About the Episode:
South African economist Murray Leibbrandt is interviewed by Kellogg Institute PhD Fellow Rasheed Ibrahim on measuring inequality and poverty in Africa. Leibbrandt describes the importance of tying policies together to create dynamic environments for improving livelihoods holistically. He draws from his experience in South Africa to describe the intersectional texture of structural inequalities: regional, gendered, age-based, racialized.
 
Show Notes:

Welcome to Global Stage, a podcast highlighting academic and policy-oriented international research on democracy and human development! Global Stage is brought to you by the Kellogg Institute for International Studies, part of the Keough School of Global Affairs at the University of Notre Dame. Today’s host PhD Fellow Rasheed Ibrahim is joined by Murray Leibbrandt, professor in the School of Economics at the University of Cape Town and the director of the Southern Africa Labour and Development Research Unit (SALDRU).

To begin, Leibbrandt explains his methodological approach, which involves using panel surveys to track individuals over time rather than relying on cross-sectional data. Cross-sectional data can provide statistics such as the Gini coefficient, but it fails to uncover the underlying processes driving inequality and poverty. By following individuals’ journeys, panel data provides a more nuanced understanding of how societal structures and individual agency interact to shape outcomes. Inequality in South Africa, despite some progress, remains entrenched. While individuals are resourceful and proactive, systemic barriers, particularly in education and labor market transitions, hinder real progress. Leibbrandt notes the significant unemployment problem and highlights that blaming individuals for their circumstances is misguided. Rather than solely focusing on the macroeconomic challenges, policies should aim at creating pathways, such as internships and programs that support the school-to-work transition.

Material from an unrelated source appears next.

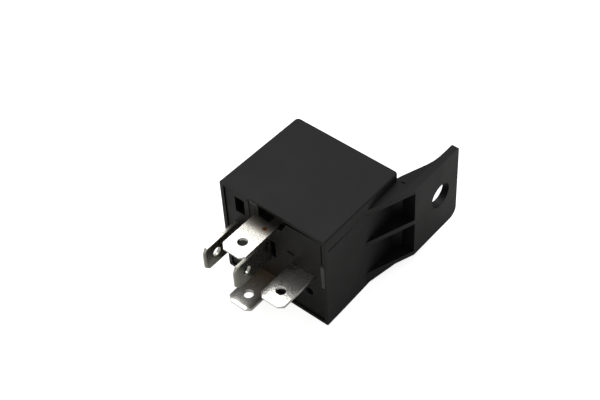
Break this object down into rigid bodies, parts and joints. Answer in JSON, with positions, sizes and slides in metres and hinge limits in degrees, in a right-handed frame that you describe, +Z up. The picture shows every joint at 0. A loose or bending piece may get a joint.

 South Africa’s economic and social progress has been piecemeal, failing to deliver the kind of comprehensive growth needed to reduce inequality and build an inclusive economy. Rising inequality is a global issue, with the wealthiest individuals becoming richer while the majority struggle to break out of poverty. This phenomenon is evident, though certainly not limited, in South Africa, where extreme inequality hampers societal progress. Both policy interventions and a deeper understanding of the social and economic fabric are necessary to address inequality and foster development across African countries. Many young South Africans, despite having talent and street smarts, are unable to utilize their skills effectively due to the constraints of their environment. These barriers make it nearly impossible for aspiring entrepreneurs to succeed, no matter how resourceful or determined they may be. Despite these challenges, Leibbrandt believes that citizens are responsive to well-designed policies, and even small, targeted interventions can make a meaningful difference.